(DIRECTIVE)
Each line from the beginning of the data below through the line containing "rising_turns = 1; // [1:1:2]" should be repeated exactly, please.

(DATA LINES)
━━━━
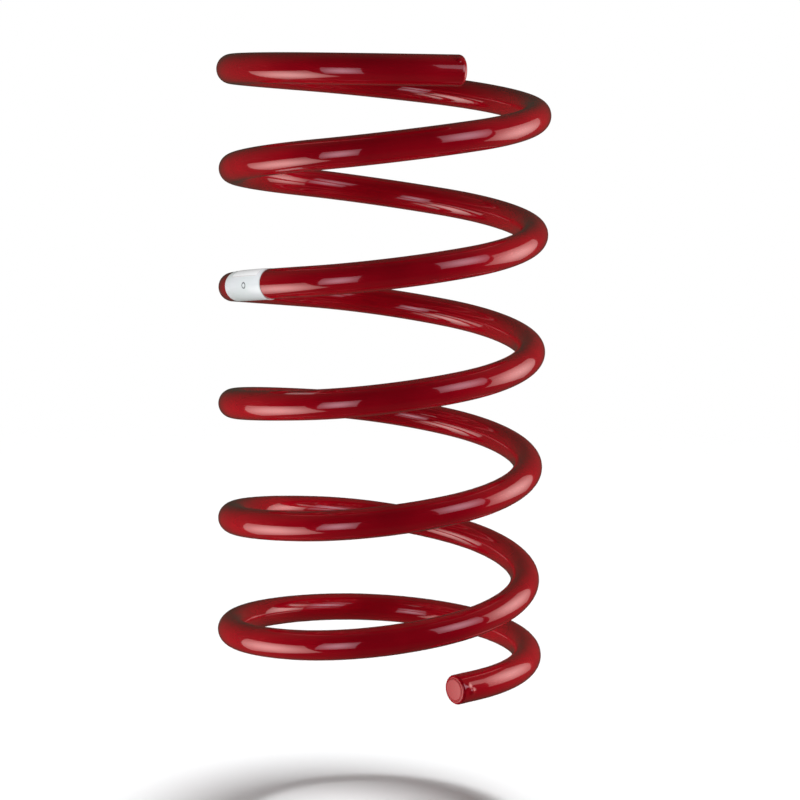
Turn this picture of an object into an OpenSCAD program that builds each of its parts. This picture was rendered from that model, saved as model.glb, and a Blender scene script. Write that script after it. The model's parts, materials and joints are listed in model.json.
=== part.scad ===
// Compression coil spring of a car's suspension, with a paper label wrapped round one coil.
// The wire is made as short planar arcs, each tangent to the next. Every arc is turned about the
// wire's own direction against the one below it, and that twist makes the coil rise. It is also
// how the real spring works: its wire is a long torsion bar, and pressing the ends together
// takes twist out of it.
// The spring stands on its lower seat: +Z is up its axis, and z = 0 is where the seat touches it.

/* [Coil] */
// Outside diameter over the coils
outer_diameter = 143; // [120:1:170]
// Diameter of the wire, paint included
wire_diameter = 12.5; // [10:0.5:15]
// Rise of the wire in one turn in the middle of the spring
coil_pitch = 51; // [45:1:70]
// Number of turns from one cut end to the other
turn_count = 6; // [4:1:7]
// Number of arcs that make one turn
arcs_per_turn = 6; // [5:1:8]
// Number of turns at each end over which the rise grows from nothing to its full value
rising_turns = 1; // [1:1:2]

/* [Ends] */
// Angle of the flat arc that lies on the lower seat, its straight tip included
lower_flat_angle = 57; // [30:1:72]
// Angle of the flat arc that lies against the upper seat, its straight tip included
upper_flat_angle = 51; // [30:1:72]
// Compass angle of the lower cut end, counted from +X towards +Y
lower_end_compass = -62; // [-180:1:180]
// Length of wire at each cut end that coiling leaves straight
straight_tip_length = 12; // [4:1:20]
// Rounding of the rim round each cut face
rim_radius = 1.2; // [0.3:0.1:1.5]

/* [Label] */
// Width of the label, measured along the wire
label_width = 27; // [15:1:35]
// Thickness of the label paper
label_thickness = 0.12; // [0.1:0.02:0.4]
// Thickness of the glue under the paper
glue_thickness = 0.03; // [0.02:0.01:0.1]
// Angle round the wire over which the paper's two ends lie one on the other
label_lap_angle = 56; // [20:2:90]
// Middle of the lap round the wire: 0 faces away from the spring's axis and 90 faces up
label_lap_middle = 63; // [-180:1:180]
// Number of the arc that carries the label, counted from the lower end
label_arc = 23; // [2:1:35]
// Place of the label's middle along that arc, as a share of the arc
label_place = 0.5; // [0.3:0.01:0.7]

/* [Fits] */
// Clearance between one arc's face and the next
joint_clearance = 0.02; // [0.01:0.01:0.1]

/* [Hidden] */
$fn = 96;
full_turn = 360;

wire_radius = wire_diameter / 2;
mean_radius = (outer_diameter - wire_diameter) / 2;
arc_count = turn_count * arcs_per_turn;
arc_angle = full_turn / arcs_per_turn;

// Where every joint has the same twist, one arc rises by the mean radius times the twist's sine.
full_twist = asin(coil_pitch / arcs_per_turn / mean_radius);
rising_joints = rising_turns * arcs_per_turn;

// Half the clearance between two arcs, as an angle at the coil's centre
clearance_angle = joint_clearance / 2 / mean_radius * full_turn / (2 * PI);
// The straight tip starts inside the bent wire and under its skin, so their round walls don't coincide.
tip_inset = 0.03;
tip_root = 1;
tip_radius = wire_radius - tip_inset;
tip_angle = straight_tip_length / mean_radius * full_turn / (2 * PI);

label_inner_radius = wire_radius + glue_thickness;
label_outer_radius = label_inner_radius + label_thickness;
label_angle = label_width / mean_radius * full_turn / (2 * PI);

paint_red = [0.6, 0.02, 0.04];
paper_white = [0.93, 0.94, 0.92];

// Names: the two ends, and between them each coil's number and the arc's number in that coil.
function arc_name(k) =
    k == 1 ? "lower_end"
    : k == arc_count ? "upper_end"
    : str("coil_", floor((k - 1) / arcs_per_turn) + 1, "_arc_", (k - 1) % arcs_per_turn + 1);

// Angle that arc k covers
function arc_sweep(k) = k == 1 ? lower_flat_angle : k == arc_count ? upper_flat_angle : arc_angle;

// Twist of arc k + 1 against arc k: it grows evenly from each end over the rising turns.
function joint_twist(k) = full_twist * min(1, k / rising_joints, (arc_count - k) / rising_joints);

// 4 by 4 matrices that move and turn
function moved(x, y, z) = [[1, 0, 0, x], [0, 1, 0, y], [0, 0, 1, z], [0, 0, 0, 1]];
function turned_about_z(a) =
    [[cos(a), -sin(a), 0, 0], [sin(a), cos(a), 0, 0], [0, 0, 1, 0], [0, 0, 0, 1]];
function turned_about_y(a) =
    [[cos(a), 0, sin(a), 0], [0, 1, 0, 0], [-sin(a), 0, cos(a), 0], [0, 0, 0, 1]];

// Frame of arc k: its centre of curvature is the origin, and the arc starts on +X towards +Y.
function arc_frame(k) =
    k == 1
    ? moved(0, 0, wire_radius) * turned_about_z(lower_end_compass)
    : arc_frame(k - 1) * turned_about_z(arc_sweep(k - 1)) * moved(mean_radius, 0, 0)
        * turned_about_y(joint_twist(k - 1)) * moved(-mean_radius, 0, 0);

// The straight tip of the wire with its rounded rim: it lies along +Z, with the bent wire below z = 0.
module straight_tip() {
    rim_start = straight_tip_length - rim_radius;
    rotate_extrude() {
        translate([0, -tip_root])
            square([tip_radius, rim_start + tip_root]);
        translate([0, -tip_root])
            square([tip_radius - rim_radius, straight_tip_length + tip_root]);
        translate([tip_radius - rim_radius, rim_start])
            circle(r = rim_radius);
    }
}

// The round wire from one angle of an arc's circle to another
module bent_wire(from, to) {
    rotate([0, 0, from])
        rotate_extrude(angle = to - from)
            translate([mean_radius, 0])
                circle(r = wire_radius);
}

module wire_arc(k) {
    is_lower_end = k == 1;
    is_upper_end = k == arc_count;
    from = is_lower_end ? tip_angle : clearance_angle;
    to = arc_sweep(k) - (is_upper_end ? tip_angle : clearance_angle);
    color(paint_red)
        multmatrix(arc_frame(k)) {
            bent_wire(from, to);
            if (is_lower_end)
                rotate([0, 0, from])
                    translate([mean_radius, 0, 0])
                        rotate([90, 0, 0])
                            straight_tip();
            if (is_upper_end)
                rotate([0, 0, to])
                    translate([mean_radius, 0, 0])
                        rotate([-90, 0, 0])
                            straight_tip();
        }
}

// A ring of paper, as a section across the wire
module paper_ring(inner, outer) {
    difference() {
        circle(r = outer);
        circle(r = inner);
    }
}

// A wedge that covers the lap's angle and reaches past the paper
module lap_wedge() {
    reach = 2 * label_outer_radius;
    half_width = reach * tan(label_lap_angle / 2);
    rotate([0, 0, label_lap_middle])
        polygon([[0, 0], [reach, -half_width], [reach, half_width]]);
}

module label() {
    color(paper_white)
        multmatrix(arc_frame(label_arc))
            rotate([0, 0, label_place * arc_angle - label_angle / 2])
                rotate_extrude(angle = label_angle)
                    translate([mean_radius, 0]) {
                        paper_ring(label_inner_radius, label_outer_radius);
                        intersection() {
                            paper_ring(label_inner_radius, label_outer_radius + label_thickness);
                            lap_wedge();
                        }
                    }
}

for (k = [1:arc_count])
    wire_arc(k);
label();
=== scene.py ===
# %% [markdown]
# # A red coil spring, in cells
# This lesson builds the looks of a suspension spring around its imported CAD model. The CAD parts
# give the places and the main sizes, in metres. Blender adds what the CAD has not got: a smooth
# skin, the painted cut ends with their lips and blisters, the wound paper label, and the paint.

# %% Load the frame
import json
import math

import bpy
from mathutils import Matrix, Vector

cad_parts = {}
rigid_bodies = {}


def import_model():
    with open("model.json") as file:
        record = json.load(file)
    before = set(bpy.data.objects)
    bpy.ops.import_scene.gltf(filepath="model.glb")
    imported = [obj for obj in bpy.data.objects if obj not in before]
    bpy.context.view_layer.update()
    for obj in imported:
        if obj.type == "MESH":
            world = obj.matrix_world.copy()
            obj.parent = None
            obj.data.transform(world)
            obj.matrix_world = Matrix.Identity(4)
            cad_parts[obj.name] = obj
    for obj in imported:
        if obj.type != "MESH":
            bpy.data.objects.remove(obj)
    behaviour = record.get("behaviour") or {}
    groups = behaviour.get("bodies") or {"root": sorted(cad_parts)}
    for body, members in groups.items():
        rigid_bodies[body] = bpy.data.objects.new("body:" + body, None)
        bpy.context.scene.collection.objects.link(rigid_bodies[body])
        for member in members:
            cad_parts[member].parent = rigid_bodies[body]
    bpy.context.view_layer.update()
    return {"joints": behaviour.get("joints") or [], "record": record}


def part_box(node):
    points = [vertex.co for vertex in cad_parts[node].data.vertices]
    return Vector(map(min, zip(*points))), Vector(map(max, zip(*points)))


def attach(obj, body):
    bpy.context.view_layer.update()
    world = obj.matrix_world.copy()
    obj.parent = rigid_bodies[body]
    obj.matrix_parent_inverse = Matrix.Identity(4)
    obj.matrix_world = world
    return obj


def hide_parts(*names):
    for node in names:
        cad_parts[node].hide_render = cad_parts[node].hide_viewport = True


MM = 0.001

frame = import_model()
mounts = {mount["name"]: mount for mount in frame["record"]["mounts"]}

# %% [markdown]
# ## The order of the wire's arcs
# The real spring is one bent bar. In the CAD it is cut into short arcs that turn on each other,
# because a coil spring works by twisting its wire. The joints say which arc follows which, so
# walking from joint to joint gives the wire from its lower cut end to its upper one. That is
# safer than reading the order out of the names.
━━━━
(SOLUTION FOR THIS TASK)
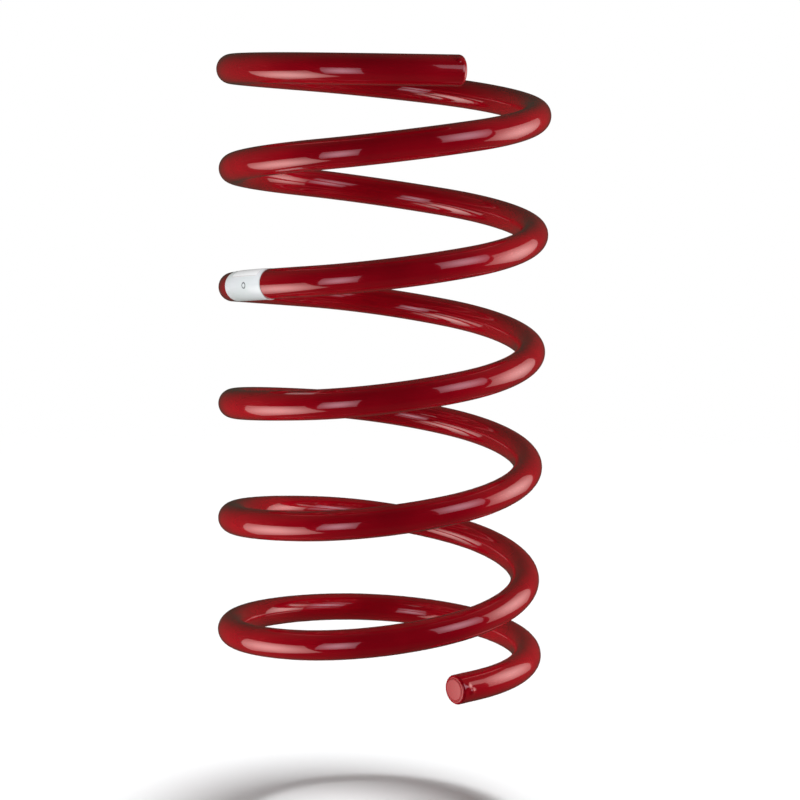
Turn this picture of an object into an OpenSCAD program that builds each of its parts. This picture was rendered from that model, saved as model.glb, and a Blender scene script. Write that script after it. The model's parts, materials and joints are listed in model.json.
=== part.scad ===
// Compression coil spring of a car's suspension, with a paper label wrapped round one coil.
// The wire is made as short planar arcs, each tangent to the next. Every arc is turned about the
// wire's own direction against the one below it, and that twist makes the coil rise. It is also
// how the real spring works: its wire is a long torsion bar, and pressing the ends together
// takes twist out of it.
// The spring stands on its lower seat: +Z is up its axis, and z = 0 is where the seat touches it.

/* [Coil] */
// Outside diameter over the coils
outer_diameter = 143; // [120:1:170]
// Diameter of the wire, paint included
wire_diameter = 12.5; // [10:0.5:15]
// Rise of the wire in one turn in the middle of the spring
coil_pitch = 51; // [45:1:70]
// Number of turns from one cut end to the other
turn_count = 6; // [4:1:7]
// Number of arcs that make one turn
arcs_per_turn = 6; // [5:1:8]
// Number of turns at each end over which the rise grows from nothing to its full value
rising_turns = 1; // [1:1:2]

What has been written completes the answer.